▸ **WHAT YOU NEED TO DO**: Repeat exactly what appears from the opening line of the listing to the line with "bake_transform(drawn)", inclusive.

▸ **COLLECTED MATERIAL**:
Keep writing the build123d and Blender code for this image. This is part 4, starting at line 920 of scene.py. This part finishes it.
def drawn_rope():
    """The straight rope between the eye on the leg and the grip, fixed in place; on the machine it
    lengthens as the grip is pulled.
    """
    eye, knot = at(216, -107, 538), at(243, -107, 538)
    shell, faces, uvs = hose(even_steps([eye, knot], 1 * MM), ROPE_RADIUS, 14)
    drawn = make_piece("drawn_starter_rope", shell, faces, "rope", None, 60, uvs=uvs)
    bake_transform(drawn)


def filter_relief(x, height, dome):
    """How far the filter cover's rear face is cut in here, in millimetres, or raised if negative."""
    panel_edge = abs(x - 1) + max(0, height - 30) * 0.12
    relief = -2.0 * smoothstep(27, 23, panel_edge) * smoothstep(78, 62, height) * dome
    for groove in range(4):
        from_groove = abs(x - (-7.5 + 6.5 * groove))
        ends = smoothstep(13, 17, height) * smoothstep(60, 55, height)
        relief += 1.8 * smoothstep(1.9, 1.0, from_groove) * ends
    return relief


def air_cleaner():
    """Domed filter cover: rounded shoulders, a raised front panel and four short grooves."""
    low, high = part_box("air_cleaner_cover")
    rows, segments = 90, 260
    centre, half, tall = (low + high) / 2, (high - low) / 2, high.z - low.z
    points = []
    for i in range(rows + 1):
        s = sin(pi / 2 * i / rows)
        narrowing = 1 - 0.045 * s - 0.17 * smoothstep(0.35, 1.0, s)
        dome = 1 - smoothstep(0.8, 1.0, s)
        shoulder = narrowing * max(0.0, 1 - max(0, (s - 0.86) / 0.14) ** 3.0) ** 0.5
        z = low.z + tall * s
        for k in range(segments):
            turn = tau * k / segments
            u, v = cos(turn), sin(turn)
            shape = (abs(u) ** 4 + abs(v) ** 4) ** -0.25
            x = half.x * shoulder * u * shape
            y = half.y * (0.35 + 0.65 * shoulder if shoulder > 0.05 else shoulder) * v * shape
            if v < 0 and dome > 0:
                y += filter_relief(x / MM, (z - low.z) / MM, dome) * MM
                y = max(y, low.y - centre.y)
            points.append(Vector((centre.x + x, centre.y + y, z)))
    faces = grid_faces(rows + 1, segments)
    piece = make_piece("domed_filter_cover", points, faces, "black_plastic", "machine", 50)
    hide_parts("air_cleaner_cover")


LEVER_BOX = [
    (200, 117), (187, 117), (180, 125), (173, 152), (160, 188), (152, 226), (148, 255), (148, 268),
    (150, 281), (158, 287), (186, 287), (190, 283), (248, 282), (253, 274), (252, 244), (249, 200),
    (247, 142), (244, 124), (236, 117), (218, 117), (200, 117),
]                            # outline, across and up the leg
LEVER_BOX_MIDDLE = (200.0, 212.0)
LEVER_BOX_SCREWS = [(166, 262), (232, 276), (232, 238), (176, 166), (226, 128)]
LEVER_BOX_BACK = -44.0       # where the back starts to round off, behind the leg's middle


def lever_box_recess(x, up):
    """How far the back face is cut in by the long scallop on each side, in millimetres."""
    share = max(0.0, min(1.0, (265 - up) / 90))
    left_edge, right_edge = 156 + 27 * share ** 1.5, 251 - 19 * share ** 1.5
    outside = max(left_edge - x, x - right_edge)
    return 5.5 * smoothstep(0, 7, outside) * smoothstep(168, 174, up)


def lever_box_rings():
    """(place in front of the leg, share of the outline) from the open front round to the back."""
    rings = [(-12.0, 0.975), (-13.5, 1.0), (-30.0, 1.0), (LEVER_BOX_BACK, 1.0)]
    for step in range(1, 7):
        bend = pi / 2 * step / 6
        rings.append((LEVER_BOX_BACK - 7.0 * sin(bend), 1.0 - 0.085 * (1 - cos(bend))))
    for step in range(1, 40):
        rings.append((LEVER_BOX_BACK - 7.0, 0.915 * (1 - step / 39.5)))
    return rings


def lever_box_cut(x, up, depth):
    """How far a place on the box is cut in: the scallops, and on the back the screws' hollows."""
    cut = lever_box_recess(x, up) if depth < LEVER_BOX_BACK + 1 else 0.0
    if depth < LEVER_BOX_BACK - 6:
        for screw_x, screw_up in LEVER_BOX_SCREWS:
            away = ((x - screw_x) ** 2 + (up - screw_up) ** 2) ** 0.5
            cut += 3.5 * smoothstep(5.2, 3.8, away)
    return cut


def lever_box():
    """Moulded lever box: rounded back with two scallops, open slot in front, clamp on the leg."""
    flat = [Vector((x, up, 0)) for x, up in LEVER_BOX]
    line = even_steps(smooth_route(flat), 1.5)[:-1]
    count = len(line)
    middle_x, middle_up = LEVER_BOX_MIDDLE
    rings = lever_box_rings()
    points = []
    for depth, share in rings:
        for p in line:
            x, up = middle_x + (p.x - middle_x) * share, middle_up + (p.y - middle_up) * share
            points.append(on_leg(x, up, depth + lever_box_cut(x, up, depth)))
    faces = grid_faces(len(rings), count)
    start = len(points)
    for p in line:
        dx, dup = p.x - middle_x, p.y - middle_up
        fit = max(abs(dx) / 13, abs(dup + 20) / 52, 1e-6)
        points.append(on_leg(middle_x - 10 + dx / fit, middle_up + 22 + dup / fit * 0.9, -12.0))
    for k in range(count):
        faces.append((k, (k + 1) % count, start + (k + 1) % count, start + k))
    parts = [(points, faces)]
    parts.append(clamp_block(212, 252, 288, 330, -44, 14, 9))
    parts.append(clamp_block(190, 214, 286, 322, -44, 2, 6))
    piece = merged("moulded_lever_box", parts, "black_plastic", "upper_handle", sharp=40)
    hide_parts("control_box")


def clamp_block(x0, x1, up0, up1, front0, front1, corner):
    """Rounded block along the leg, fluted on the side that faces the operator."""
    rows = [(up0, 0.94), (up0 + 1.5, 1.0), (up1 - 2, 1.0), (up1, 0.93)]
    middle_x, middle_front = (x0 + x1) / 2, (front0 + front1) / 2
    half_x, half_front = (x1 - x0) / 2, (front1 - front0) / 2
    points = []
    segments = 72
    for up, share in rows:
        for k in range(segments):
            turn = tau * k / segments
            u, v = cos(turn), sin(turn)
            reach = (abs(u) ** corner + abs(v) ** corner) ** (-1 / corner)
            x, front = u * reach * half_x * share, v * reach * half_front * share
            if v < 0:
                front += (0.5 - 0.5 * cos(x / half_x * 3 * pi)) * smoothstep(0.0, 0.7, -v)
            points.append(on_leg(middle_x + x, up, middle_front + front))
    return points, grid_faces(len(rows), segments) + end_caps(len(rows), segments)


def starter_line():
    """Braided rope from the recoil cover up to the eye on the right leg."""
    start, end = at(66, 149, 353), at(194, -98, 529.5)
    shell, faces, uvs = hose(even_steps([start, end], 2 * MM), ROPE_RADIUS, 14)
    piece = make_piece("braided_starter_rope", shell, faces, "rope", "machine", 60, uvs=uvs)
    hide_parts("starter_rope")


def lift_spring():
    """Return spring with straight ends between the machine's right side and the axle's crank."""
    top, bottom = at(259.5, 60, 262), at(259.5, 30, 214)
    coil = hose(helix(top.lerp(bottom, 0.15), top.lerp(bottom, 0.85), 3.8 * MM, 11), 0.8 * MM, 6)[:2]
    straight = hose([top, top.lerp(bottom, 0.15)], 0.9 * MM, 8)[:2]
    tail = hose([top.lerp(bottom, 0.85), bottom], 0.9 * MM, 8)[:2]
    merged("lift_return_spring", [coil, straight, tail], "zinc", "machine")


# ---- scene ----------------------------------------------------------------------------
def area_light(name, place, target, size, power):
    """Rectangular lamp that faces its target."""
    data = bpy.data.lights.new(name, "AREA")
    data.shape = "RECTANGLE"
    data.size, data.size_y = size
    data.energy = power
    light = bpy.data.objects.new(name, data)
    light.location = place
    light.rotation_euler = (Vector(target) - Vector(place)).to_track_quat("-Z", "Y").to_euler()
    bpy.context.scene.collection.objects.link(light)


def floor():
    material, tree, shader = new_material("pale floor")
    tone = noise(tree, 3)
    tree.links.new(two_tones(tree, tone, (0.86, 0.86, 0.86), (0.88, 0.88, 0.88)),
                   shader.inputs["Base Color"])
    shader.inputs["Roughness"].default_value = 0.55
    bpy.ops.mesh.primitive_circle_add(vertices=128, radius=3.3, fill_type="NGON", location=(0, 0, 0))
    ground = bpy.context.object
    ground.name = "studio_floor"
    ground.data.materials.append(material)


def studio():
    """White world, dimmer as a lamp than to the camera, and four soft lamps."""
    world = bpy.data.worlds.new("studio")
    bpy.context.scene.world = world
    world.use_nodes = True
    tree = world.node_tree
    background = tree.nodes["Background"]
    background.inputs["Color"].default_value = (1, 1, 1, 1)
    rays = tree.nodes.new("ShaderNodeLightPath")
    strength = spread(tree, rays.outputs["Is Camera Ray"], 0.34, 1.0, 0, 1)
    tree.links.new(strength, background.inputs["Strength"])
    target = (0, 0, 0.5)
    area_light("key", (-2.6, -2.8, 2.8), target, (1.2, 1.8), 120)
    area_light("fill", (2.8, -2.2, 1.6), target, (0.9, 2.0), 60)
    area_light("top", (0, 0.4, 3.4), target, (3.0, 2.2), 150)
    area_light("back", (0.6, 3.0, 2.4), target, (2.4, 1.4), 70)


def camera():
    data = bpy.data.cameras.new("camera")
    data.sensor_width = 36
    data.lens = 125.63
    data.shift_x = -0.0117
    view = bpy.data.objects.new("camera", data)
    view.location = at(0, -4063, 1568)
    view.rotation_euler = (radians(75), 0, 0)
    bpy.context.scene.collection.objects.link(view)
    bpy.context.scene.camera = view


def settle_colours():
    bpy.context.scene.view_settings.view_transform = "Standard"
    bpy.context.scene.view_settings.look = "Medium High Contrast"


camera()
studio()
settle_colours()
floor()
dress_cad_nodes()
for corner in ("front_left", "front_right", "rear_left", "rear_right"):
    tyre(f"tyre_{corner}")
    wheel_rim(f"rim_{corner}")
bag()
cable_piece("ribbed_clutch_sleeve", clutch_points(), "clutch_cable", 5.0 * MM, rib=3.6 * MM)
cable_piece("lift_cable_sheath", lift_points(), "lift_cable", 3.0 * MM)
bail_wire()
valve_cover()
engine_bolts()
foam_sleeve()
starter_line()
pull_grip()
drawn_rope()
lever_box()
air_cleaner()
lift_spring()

▸ **TASK OUTPUT**:
Keep writing the build123d and Blender code for this image. This is part 4, starting at line 920 of scene.py. This part finishes it.
def drawn_rope():
    """The straight rope between the eye on the leg and the grip, fixed in place; on the machine it
    lengthens as the grip is pulled.
    """
    eye, knot = at(216, -107, 538), at(243, -107, 538)
    shell, faces, uvs = hose(even_steps([eye, knot], 1 * MM), ROPE_RADIUS, 14)
    drawn = make_piece("drawn_starter_rope", shell, faces, "rope", None, 60, uvs=uvs)
    bake_transform(drawn)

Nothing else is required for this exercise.